Please print the full listing exactly.

################

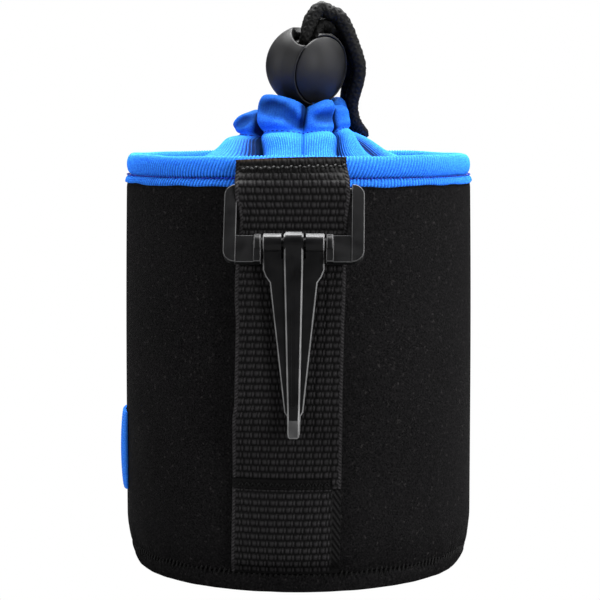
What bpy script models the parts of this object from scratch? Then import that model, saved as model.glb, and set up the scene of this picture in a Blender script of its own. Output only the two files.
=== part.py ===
"""A drawstring pouch for a camera lens, with a belt loop that carries a hanging belt clip.

Metres, +Z up. The origin is the centre of the base's underside. The belt loop is at -Y.
"""

from math import acos, cos, pi, radians, sin, sqrt

import bmesh
import bpy
from mathutils import Matrix, Vector

MM = 0.001
GAP = 0.3 * MM

# Body: a neoprene tube on a dished base
WALL_RADIUS = 42.0 * MM
WALL_BULGE = 0.6 * MM
BULGE_HEIGHT = 22.0 * MM
WALL_THICKNESS = 3.5 * MM
WALL_TOP = 93.3 * MM
BASE_TOP = 6.6 * MM
BASE_THICKNESS = 3.8 * MM
BASE_RADIUS = 37.5 * MM
LINING_THICKNESS = 0.8 * MM
AROUND = 40

# Collar: a padded roll over a narrow hem
ROLL_BOTTOM = 93.7 * MM
ROLL_TOP = 98.1 * MM
ROLL_RADIUS = 42.4 * MM
HEM_BOTTOM = 92.3 * MM
HEM_TOP = 93.4 * MM
HEM_THICKNESS = 0.6 * MM

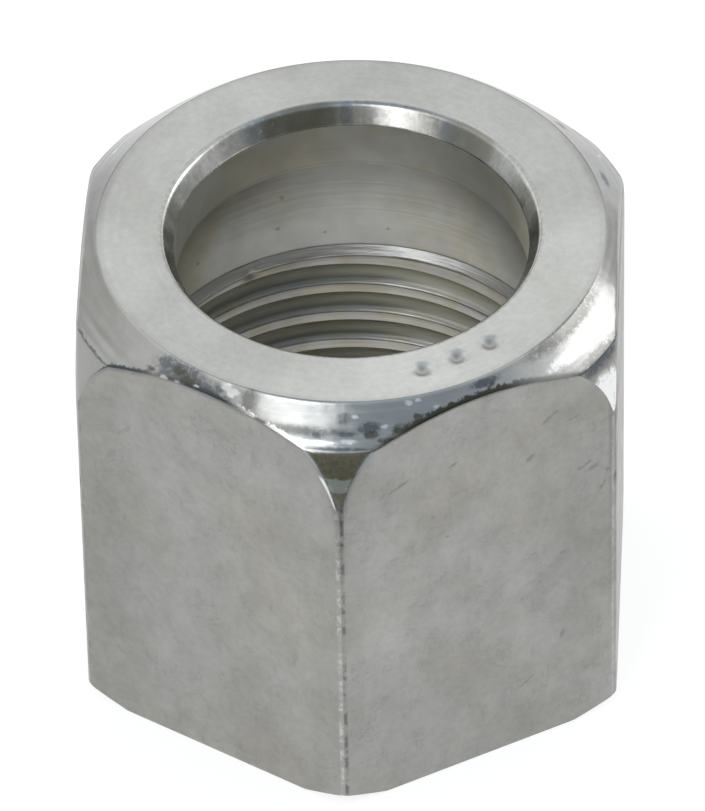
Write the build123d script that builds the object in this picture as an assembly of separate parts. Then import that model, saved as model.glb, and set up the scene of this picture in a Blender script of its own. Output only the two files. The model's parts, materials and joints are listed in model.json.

################

Worked solution
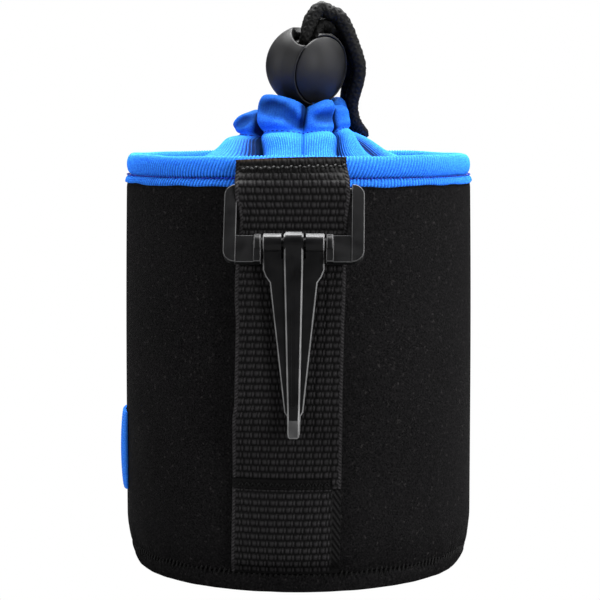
What bpy script models the parts of this object from scratch? Then import that model, saved as model.glb, and set up the scene of this picture in a Blender script of its own. Output only the two files.
=== part.py ===
"""A drawstring pouch for a camera lens, with a belt loop that carries a hanging belt clip.

Metres, +Z up. The origin is the centre of the base's underside. The belt loop is at -Y.
"""

from math import acos, cos, pi, radians, sin, sqrt

import bmesh
import bpy
from mathutils import Matrix, Vector

MM = 0.001
GAP = 0.3 * MM

# Body: a neoprene tube on a dished base
WALL_RADIUS = 42.0 * MM
WALL_BULGE = 0.6 * MM
BULGE_HEIGHT = 22.0 * MM
WALL_THICKNESS = 3.5 * MM
WALL_TOP = 93.3 * MM
BASE_TOP = 6.6 * MM
BASE_THICKNESS = 3.8 * MM
BASE_RADIUS = 37.5 * MM
LINING_THICKNESS = 0.8 * MM
AROUND = 40

# Collar: a padded roll over a narrow hem
ROLL_BOTTOM = 93.7 * MM
ROLL_TOP = 98.1 * MM
ROLL_RADIUS = 42.4 * MM
HEM_BOTTOM = 92.3 * MM
HEM_TOP = 93.4 * MM
HEM_THICKNESS = 0.6 * MM

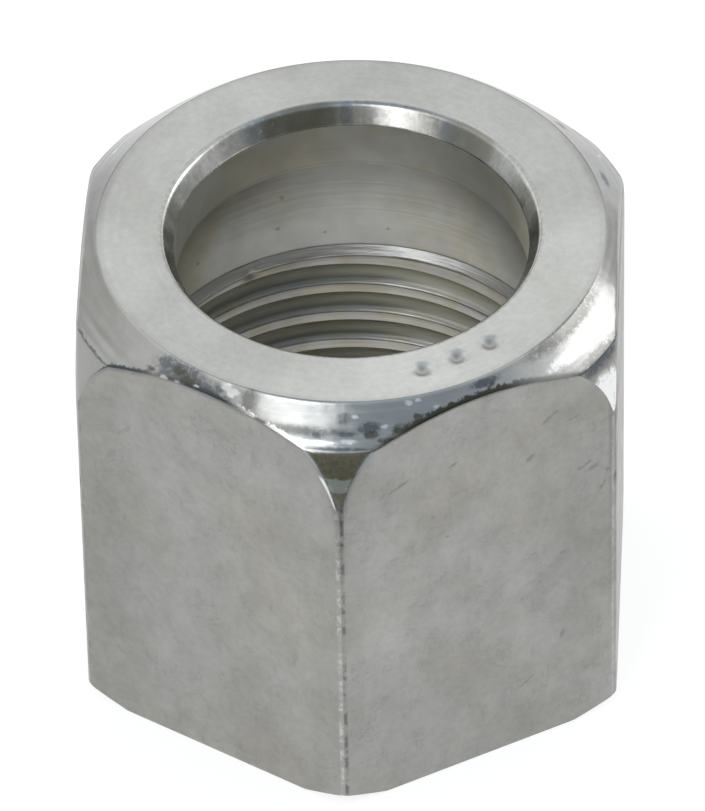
Write the build123d script that builds the object in this picture as an assembly of separate parts. Then import that model, saved as model.glb, and set up the scene of this picture in a Blender script of its own. Output only the two files. The model's parts, materials and joints are listed in model.json.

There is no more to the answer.